You may know that today was mom’s surgery. This is coming from my dad at 6:30pm, so if you speak to him after this or directly take what he says over me!!!
She’s finally out of surgery, she’s ok and stable, she’s not in ICU, she’s in a normal room, she’s in a lot of pain, has thrown up once, but it’s a reaction to her coming down from the anesthesia. They’re figuring out how to Manage her pain, she’s got a whole pain management team. Daddy is with her. And dad is very tired.
So, I’ve updated you on mom and dad, Brandon is at work until close tonight, the boys are out on a mowing job, the puppies are clearly anxious and confused as to why mom isn’t here (she’s their favorite) and I’m home alone watching Netflix. I’d love to say I feel relieved and in some ways I do, but I feel lonely and I want Brandon here.
I can tell I’m feeling upset somehow because I’m wanting cheesecake, and doughnuts, and Diet Coke, and gravy and cake. These are my addiction foods and when I’m feeling overwhelmed they are my go to.
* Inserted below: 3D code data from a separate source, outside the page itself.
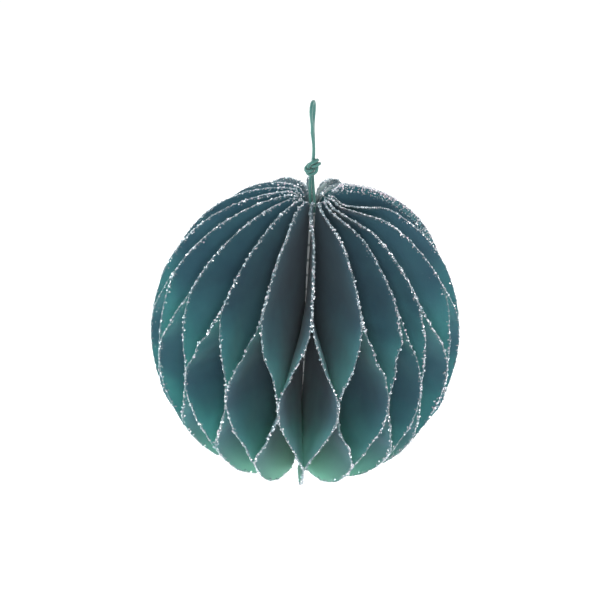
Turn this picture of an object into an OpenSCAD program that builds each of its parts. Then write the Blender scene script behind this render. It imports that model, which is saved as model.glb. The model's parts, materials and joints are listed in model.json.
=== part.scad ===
// Paper honeycomb ball on a cord.
// A book of half-round pages is bound round a hollow spine and opened through a full turn, so that its
// two covers meet back to back. Each page is glued to one neighbour near the poles and to the other
// one at the equator, and the pages pull each other into diamond cells as the book opens.
// Millimetres, +Z up. The origin is where the cord's loop hangs on its hook.
// Azimuths are in degrees about the ball's axis: 0 faces -Y, and they grow towards +X.

/* [Ball] */
// Radius of the open ball
ball_r = 50; // [40:1:60]
// Lean of the ball's axis towards its heavier side, in degrees
lean = 2.9; // [0:0.1:6]
// Azimuth of the heavier side, near the covers
lean_az = 105; // [0:1:359]
// Azimuth of the plane where the two covers meet
closure_az = 117; // [0:1:359]
// Height of the ball's centre below the hook
drop = 79.9; // [70:0.1:100]

/* [Paper] */
// Thickness of a page
page_t = 0.2; // [0.15:0.01:0.3]
// Radius of a page's round corners at the spine
corner_r = 4.5; // [3:0.1:6]
// Latitude at which two pages that are glued together near a pole part
part_lat = 31.8; // [25:0.1:40]
// Half height of the glue line at the equator
glue_half = 2.75; // [1:0.05:5]
// How far the last leaf's top turns away from the covers, in degrees
crowding = 46; // [0:1:46]

/* [Covers] */
// Radius of a cover board, which stands a little proud of the pages
board_r = 51.8; // [50:0.1:52]
// Thickness of a cover board
board_t = 0.45; // [0.4:0.05:0.55]
// Distance of a board's straight edge from the axis
board_in_r = 6; // [5.5:0.1:8]
// Diameter of a magnet
magnet_d = 6; // [4:0.5:8]
// Thickness of a magnet
magnet_t = 0.3; // [0.2:0.05:0.35]
// Distance of the magnets from the ball's centre
magnet_r = 42; // [30:1:44]
// Latitude of the magnets, one above the equator and one below
magnet_lat = 30; // [10:1:40]

/* [Spine] */
// Outer radius of the spine tube
spine_r = 2.9; // [2.5:0.05:2.9]
// Wall of the spine tube
spine_wall = 0.6; // [0.4:0.05:0.8]
// Half height of the spine tube
spine_half = 44; // [35:0.5:44]

/* [Cord] */
// Diameter of one strand
strand_d = 1.1; // [0.8:0.05:1.2]
// Turn of the loop's plane about the cord, in degrees from the X axis
loop_turn = 76; // [0:1:90]
// Diameter of the knot above the ball
knot_d = 5.2; // [4:0.1:7]
// Diameter of the stopper knot under the spine
stopper_d = 5.5; // [5:0.1:5.6]
// Height of the cord's bend above the ball's centre, inside the pole
bend_h = 46; // [44.5:0.1:47]

/* [Hidden] */
planes = 18;
pages = 2 * planes;
leaf_step = 360 / planes;
// How far each plane of pages stands from an even share of the turn, as the glue has set
drift = [0, 3, 4, 5, 6.5, 8, 9, 8.5, 6, 5, 5, 3, 4, 5, 2.5, -5, -2, 0, 0];
crowding_span = 50;
crowding_lat = [60, 84];
crowding_r = [3, 11];

function page_name(n) = str("page_", n < 10 ? "0" : "", n);

// --- Placing the ball ---
lean_side = [sin(lean_az), -cos(lean_az), 0];
axis = [sin(lean) * lean_side.x, sin(lean) * lean_side.y, cos(lean)];
bend_z = bend_h * cos(lean) - drop;
centre = [-bend_h * axis.x, -bend_h * axis.y, -drop];

module in_ball() {
    translate(centre) rotate(a = lean, v = [-lean_side.y, lean_side.x, 0]) children();
}

// Turns a shape drawn in the XZ plane into the plane at an azimuth
module at_azimuth(az) {
    rotate([0, 0, az - 90]) children();
}

// --- Pages ---
inner_r = 3;
corner_x = inner_r + corner_r;
corner_z = sqrt(pow(ball_r - corner_r, 2) - pow(corner_x, 2));
tip_z = corner_z + corner_r - 0.08;
part_z = ball_r * sin(part_lat);
glue_gap = 0.04;
pair_offset = (page_t + glue_gap) / 2;
cover_gap = 0.07;
cover_offset = glue_gap + board_t + cover_gap + page_t / 2;
rows = 24;

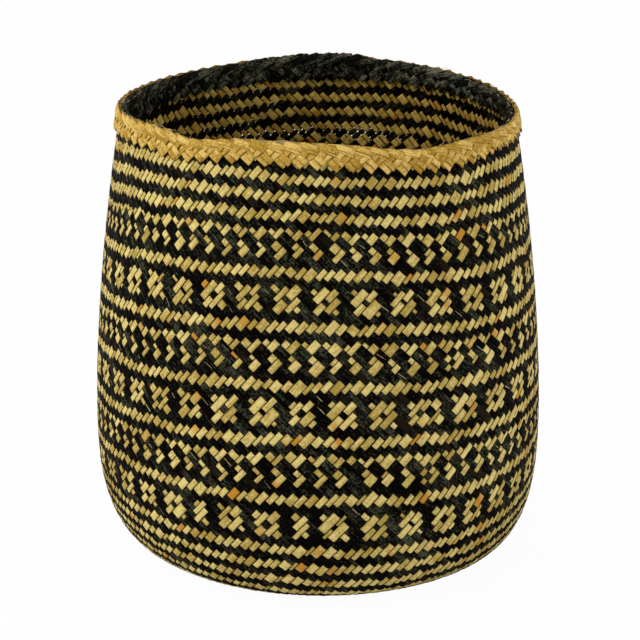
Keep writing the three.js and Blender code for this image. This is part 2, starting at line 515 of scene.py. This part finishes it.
def band_half(rising, pair, half, folds_at):
    """Place and row of one half of a pair, up from under the teeth or down to its tooth, and how far it
    stands out. Rising ends lie over the others in every odd row of cells and sinking ends in the even."""
    line = pair + HALF_OFFSET * (2 * half - 1) + jitter(SIDE_JITTER)
    cells = np.arange(BAND_STEPS).repeat(len(IN_CELL))
    within = np.tile(IN_CELL, BAND_STEPS)
    rows = pair - line + cells + within if rising else line - pair + cells + within
    over = (cells % 2 == 1) == rising
    wobble = jitter(OUT_JITTER, BAND_STEPS).repeat(len(IN_CELL))
    outs = np.where(over, OVER_OUT + np.tile(BULGE * AT_MIDDLE, BAND_STEPS), UNDER_OUT) + wobble
    if not rising:
        end = line - pair - 0.5 + jitter(TOOTH_JITTER)
        rows = np.concatenate([[end], rows])
        outs = np.concatenate([[TOOTH_OUT], outs])
    rows = np.append(rows, folds_at)
    outs = np.append(outs, FOLD_OUT)
    across = line + rows / 2 if rising else line - rows / 2
    return across, rows, outs


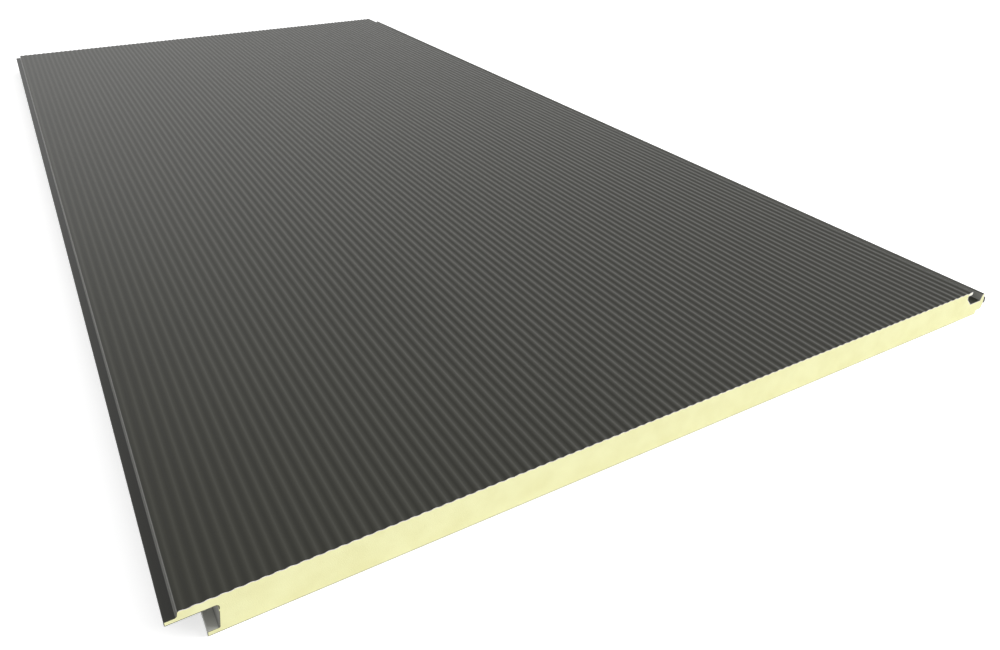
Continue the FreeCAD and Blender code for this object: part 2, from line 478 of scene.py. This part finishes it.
@dataclass(frozen=True)
class CoatedSteel:
    """Matt coil-coated steel, bare where cut: pale with a painted highlight in some zones, painted
    shade elsewhere.
    """

    name: str
    colour: Colour
    shade: Colour
    roughness: float
    streak_depth: float
    patch_depth: float = 0.35
    grit: float = 0.04
    grain_height: float = 0.006 * MM
    specular: float = 0.5
    # cut ends: pale bare steel with a painted highlight in the highlit zones, dark painted shade
    # elsewhere
    highlit_cut: Colour = (0.68, 0.66, 0.69)
    shaded_cut: Colour = (0.03, 0.031, 0.022)
    cut_roughness: float = 0.38
    cut_metal: float = 0.5
    # strips and zones of painted shade and painted light on the coating
    painted_lights: tuple[PaintedLight, ...] = ()
    highlit_cut_zones: tuple[Zone, ...] = ()
    wave: RibWave | None = None

    def build(self, effects: SharedEffects, half_length: float) -> bpy.types.Material:
        """Makes the material.

        Args:
            effects: the shared node groups.
            half_length: from the middle of the panel to its cut ends.

        Returns:
            The material.
        """
        material, graph, shader = new_material(self.name)
        streaks = placed(graph, effects.streaks, Across=420.0, Along=1.2)["Streaks"]
        grain = placed(graph, effects.grain, Grain=2200.0, Unevenness=5.0)
        cut = placed(graph, effects.cut_end, Half_Length=half_length)["Mask"]
        # painted highlight on the cut ends inside the highlit zones, painted shade outside them;
        # only the highlit cut ends are metallic
        highlit = 0.0
        for zone in self.highlit_cut_zones:
            highlit = graph.maths("MAXIMUM", highlit, zone.mask(graph, effects))
        coat = self.coat(graph, effects, streaks, grain["Patches"])
        steel = graph.blend(highlit, self.shaded_cut, self.highlit_cut)
        graph.feed(shader.inputs["Base Color"], graph.blend(cut, coat, steel))
        graph.feed(shader.inputs["Roughness"], self.gloss(graph, grain["Grain"], cut))
        metal = graph.maths("MULTIPLY", self.cut_metal, graph.maths("MULTIPLY", highlit, cut))
        graph.feed(shader.inputs["Metallic"], metal)
        shader.inputs["Specular IOR Level"].default_value = self.specular
        height = graph.maths("MULTIPLY", grain["Grain"], self.grain_height)
        if self.wave:
            height = graph.maths("ADD", height, self.wave.height(graph, effects))
        graph.relief(shader, height, 1.0, 1.0)
        return material

    def coat(
        self,
        graph: Graph,
        effects: SharedEffects,
        streaks: bpy.types.NodeSocket,
        patches: bpy.types.NodeSocket,
    ) -> bpy.types.NodeSocket:
        """Colour of the coating, with its streaks, its unevenness and its painted light and shade.

        Args:
            graph: the material's graph.
            effects: the shared node groups.
            streaks: the rolled streaks.
            patches: the broad unevenness.

        Returns:
            The colour's socket.
        """
        streak_share = graph.ramp(streaks, 0.3, 0.7, 0.0, self.streak_depth)
        patch_share = graph.ramp(patches, 0.35, 0.65, 0.0, self.patch_depth)
        coat = graph.blend(graph.maths("ADD", streak_share, patch_share), self.colour, self.shade)
        # each patch lays its painted light or shade over the coating's colour
        for light_patch in self.painted_lights:
            coat = graph.blend(light_patch.where.mask(graph, effects), coat, light_patch.colour)
        return coat

    def gloss(
        self, graph: Graph, grain: bpy.types.NodeSocket, cut: bpy.types.NodeSocket
    ) -> bpy.types.NodeSocket:
        """Roughness of the coating with its grit, and of the bare cut ends.

        Args:
            graph: the material's graph.
            grain: the fine grain.
            cut: mask of the cut ends.

        Returns:
            The roughness's socket.
        """
        grit = graph.ramp(grain, 0.3, 0.7, self.roughness - self.grit, self.roughness + self.grit)
        matt = graph.maths("MULTIPLY", grit, graph.maths("SUBTRACT", 1.0, cut))
        return graph.maths("ADD", matt, graph.maths("MULTIPLY", self.cut_roughness, cut))


@dataclass(frozen=True)
class CutFoam:
    """Pale yellow rigid foam, its fine cells open where it is sawn, with a painted highlight in
    one zone.
    """

    name: str
    colour: Colour
    shade: Colour
    # painted highlight: a paler colour over the foam in one zone
    lip_highlight_colour: Colour
    lip_highlight_zone: Zone
    cell_size: float = 0.7 * MM
    cell_depth: float = 0.25 * MM
    relief_strength: float = 0.35
    roughness: float = 0.85
    specular: float = 0.25

    def build(self, effects: SharedEffects) -> bpy.types.Material:
        """Makes the material.

        Args:
            effects: the shared node groups.

        Returns:
            The material.
        """
        material, graph, shader = new_material(self.name)
        cells = graph.node("ShaderNodeTexVoronoi", feature="F1")
        graph.feed(cells.inputs["Vector"], graph.place())
        graph.feed(cells.inputs["Scale"], 1.0 / self.cell_size)
        wall = cells.outputs["Distance"]
        grain = placed(graph, effects.grain, Grain=900.0, Unevenness=45.0)
        patches = graph.ramp(grain["Patches"], 0.35, 0.7, 0.0, 0.6)
        pores = graph.ramp(wall, 0.0, 0.35, 0.5, 0.0)
        cut = graph.blend(graph.maths("MAXIMUM", patches, pores), self.colour, self.shade)
        # painted highlight over the foam in its zone
        skin = self.lip_highlight_zone.mask(graph, effects)
        graph.feed(shader.inputs["Base Color"], graph.blend(skin, cut, self.lip_highlight_colour))
        shader.inputs["Roughness"].default_value = self.roughness
        shader.inputs["Specular IOR Level"].default_value = self.specular
        height = graph.maths("ADD", wall, grain["Grain"])
        graph.relief(shader, height, self.relief_strength, self.cell_depth)
        return material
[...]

I like that I’m having time by myself today, right now, and at the same time I feel too alone with my own headspace. I can feel depression creeping down my back like a creeping little spider, literally making my skin crawl from the icky thoughts that it brings. In a trigger warning way, I feel really tempted to self-harm (something I’ve struggled with in the past) but I know I shouldn’t, I know that, I’m alone, and logically because I’m on chemo pills that make it harder for my blood to coagulate and no one home here, I might as well just save sometime and kill myself lol. Don’t worry, I’m not going to!!!! Just thinking logically, that is what would happen. I’m tempted but I know I can’t, that would hurt Brandon and I won’t do that.
Like, i would be shopping with my friends right now if I could, my hair would be so healthy and long and blonde right now, my skin would be so tan and without all these stretchmarks, I’d be graduated and working my dream job at Allsteel, coming home to my perfect husband and fur-babies, I’d be helping improve my parents house so that it was better for them, using my ID degree to help them first, I’d be applying to Cornell’s DEA program for January 2017, I’d be so much further ahead in wedding planning, I’d be working out harder for the wedding, and re-reading my annual summer reading list and going to Genesius Guild productions… my life was supposed to be so different and it’s not what I want it to be right now. I keep thinking that hopefully, God-willing, next summer will be more like what I was hoping.
Pray for my mom and my family please.